- Work instructions:
Count lines with the string "joints" in them. State the number alone.

- Supplied information:
►
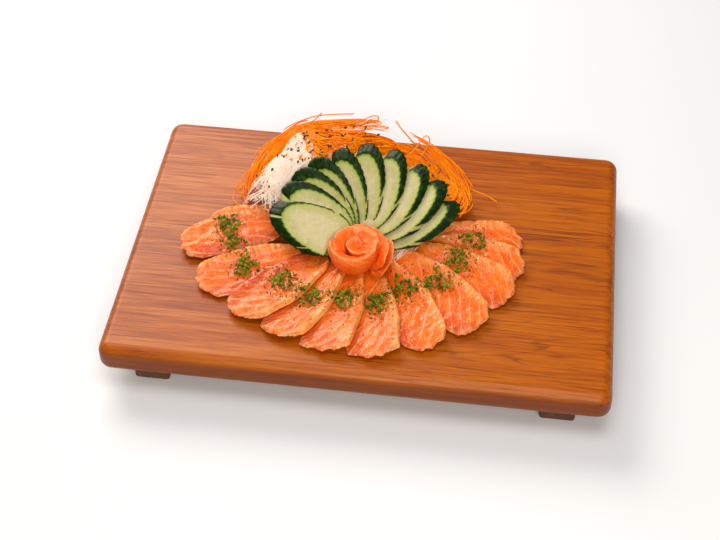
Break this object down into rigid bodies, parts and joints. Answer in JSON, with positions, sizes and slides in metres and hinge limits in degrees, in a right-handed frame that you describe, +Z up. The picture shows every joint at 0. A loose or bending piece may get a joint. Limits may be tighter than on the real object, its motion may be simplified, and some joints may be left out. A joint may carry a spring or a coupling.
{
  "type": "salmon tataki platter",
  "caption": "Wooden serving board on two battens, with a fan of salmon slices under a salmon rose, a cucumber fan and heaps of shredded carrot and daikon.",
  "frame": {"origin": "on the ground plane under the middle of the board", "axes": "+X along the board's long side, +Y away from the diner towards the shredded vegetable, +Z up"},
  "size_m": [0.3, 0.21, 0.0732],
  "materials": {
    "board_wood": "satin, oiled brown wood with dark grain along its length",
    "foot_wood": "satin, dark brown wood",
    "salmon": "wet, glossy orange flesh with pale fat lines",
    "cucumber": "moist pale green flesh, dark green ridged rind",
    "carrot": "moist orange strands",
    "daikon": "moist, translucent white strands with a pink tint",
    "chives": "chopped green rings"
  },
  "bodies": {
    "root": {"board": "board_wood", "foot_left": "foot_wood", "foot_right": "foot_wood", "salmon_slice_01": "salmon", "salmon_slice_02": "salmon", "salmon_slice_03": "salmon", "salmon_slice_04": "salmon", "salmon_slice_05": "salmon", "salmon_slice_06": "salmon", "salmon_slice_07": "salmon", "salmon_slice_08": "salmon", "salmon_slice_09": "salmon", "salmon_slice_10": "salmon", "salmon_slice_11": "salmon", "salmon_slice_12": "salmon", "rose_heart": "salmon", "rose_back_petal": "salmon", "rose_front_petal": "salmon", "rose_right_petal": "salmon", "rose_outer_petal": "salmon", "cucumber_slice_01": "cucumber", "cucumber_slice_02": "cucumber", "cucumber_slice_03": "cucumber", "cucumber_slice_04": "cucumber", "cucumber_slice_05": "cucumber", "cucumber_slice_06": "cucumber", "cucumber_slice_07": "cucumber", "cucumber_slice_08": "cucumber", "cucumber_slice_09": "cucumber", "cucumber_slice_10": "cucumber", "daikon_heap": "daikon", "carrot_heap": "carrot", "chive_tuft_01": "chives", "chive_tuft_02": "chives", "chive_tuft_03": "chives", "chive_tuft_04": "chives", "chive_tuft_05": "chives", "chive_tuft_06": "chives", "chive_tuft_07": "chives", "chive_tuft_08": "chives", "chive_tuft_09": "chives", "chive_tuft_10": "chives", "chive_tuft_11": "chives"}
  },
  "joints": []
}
◄
- Response to the exercise:
2